Biomedical Breakthroughs: Healing Animals, Aiding Humans

It wasn't looking good for Major.

The terrier had been badly attacked by another dog, and his back leg was severely injured. To make matters worse, a record-breaking snowstorm had made it impossible to get him to the vet for days after he was hurt.

Major needed surgery, and serious infection had already set in, with multiple kinds of dangerous bacteria detected.

It was a level of infection that's notoriously difficult to treat in humans or animals.

"Think of a wildfire taking off," says Nicholas Ashton, PhD, research assistant professor of orthopedic surgery at University of Utah Health. "Once the infection takes hold, the tissue starts breaking down, the bacteria proliferate, and it just keeps getting worse." Pill-based antibiotics are often not enough to control such advanced infections.

Major, whose severe wound infection was healed after treatment including the Vetlen Pouch.

But the veterinarian had a different solution on hand: a pouch that could be filled with antibiotics, placed directly into the wound site, and refilled as needed, allowing a continual high dose of antibiotic until Major healed up.

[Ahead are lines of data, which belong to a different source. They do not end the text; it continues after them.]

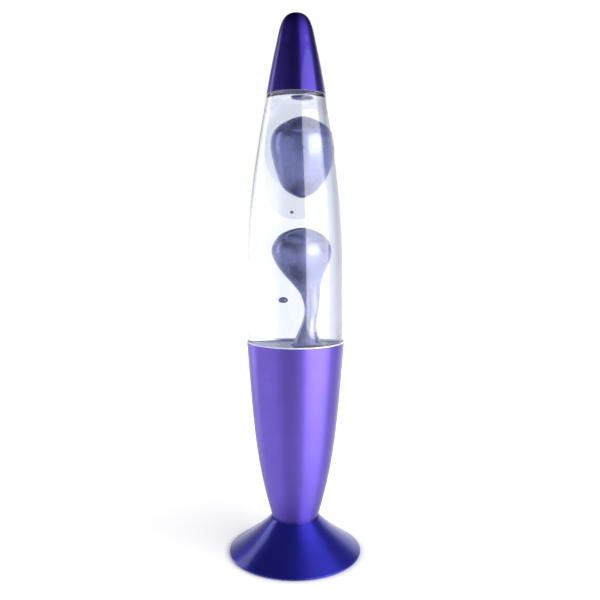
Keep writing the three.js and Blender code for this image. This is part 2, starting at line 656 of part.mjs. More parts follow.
function bulbContact() {
  return turned([at(0, BULB_TIP), at(1.6, BULB_TIP + 0.4), at(2.3, BULB_TIP + 1.3),
    at(0, BULB_TIP + 1.3)], 16);
}

function bulbInsulator() {
  return turned([at(0, BULB_TIP + 1.6), at(2.8, BULB_TIP + 1.6), at(5.2, capBottom - GAP),
    at(0, capBottom - GAP)], 16);
}

function bulbScrewCap() {
  const collar = capTop - 1.8;
  const wall = threadWall(SCREW_RADIUS, threadBottom, threadTop);
  return turned([at(2.5, capBottom), at(SCREW_RADIUS - SCREW_DEPTH, capBottom), ...wall,
    at(SCREW_RADIUS, collar), at(collarRadius, capTop), at(collarRadius - 0.8, capTop),
    at(capInside, collar - 0.4),
    at(capInside, capBottom + 0.6), at(2.5, capBottom + 0.6), at(2.5, capBottom)],
  SIDES_THREAD, thread(SCREW_RADIUS, threadBottom, threadTop));
}

// reflector envelope: neck tube in the cap, cone, wide shallow front
function bulbGlass() {
  const wall = 0.8;
  const neck = capInside - GAP;
  const belly = BULB_TOP - BULB_RADIUS * 0.56;
  const outside = [at(neck, capTop - 5.5), at(neck, capTop + GAP), at(collarRadius, capTop + GAP + 0.1),
    ...curve(at(collarRadius + 0.4, capTop + 2), at(collarRadius + 1.4, capTop + 12),
      at(BULB_RADIUS, belly - 12), at(BULB_RADIUS, belly), 4),
    ...curve(at(BULB_RADIUS, belly), at(BULB_RADIUS, belly + 6.2), at(BULB_RADIUS * 0.6, BULB_TOP),
      at(0, BULB_TOP), 4).slice(1)];
  const inside = inward(outside, wall);
  inside[0] = at(neck - wall, capTop - 5.5);
  inside[1] = at(neck - wall, capTop + GAP);
  inside[2] = at(neck - wall, capTop + GAP + 1.4);
  inside[inside.length - 1] = at(0, BULB_TOP - wall);
  return turned([...outside, ...inside.toReversed(), outside[0]], SIDES_THREAD);
}

const stemTop = capTop + BULB_LENGTH * 0.3;

function bulbStem() {
  const foot = capTop - 5;
  return turned([at(0, foot), at(2.6, foot), at(1.8, foot + 4), at(1.4, stemTop - 3),
    at(1.9, stemTop - 1.5), at(1.4, stemTop), at(0, stemTop)], 12);
}

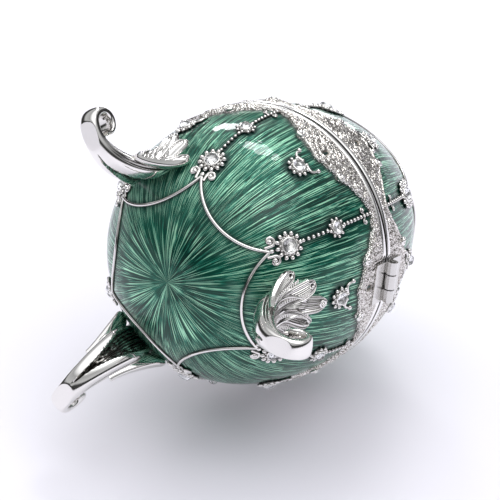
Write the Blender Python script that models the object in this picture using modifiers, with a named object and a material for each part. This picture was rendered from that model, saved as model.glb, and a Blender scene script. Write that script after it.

And he did. After 10 days of treatment, the infection cleared and he was on the mend from the attack.

The antibiotic reservoir, called the Vetlen Pouch, was developed through research at University of Utah Health.

The pouch has since helped heal animals from dogs and cats to horses while providing an indispensable proof of concept for potential use in people.

The pivotal moment

Dustin Williams, PhD, started on the road to the Vetlen Pouch through profound frustration with the state of infection care. As a researcher trying to find better ways to treat bone infections, he'd spent years working to improve antimicrobial coatings. But coatings can only hold a small, finite amount of antibiotic, no matter how powerful-and once the antibiotic runs out, it's done. It was a seemingly impassable limitation.

Then, Williams, a professor of orthopedic surgery at U of U Health, hit what he calls a "pivotal moment" in his life. He had been thinking about his uncle, who had recently passed, and about the dialysis machinery that had supported him, which had permeable membranes to filter fluid.

Suddenly, Williams was struck by a shockingly simple idea: instead of an antimicrobial coating, make a bag out of a membrane that would let antibiotics seep through, and refill it for as long as needed.

A pouch like that wouldn't only work for people, Williams realized. Its versatility, portability, and ease of use would make it ideal for veterinary applications. This was the beginning of the Vetlen Pouch, which Williams and Ashton invented and produced, then launched with the help of veterinarians, engineers, and business experts. Since then, the pouch has seen countless applications in veterinary medicine, from dogs who have been hit by cars to horses who have been injured jumping fences and cats with hard-to-resolve bone infections.

Dustin Williams, PhD (left) and Nicholas Ashton, PhD (right), inventors of the Vetlen Pouch. Credit: Charlie Ehlert / University of Utah Health

Helping animals to help people

After surgery to help treat her arthritis, the Vetlen Pouch helped this mare heal up without complications.

The researchers say that the results in animals are very promising. "Getting the pouch into those veterinary clinical cases was a big deal for us," Ashton says, "and then to start seeing how it was working-we're really excited."

For hurt or sick animals, getting antibiotics via the pouch can be easier than taking pills. "Cats hate taking pills," Williams says. "But with the pouch, you can just empty it and refill it every day and the cat doesn't even care. And the wound heals up like a champ."

By learning how the pouch works to heal animals, the researchers are building a foundation to use the pouch to heal serious injuries and infections in people.

The researchers hope that the results move into clinical trials in humans soon.

"I come from a very military family, and I want to help heal soldiers," Williams says. "The rates of infection for orthopedic procedures have gone unchanged for 70 years. The need is there. My goal is to heal people."

Ashton adds that every new use case in animals gives him hope for the human impact of his work, as well as the impact for animals. "Veterinarians are using it in all sorts of infections in animals, and every time you see it working there, every one of those could be a way you could use the device in humans," Ashton says. "All of us have companion animals, dogs and horses that we've loved. This is helping animals, and that's helping people."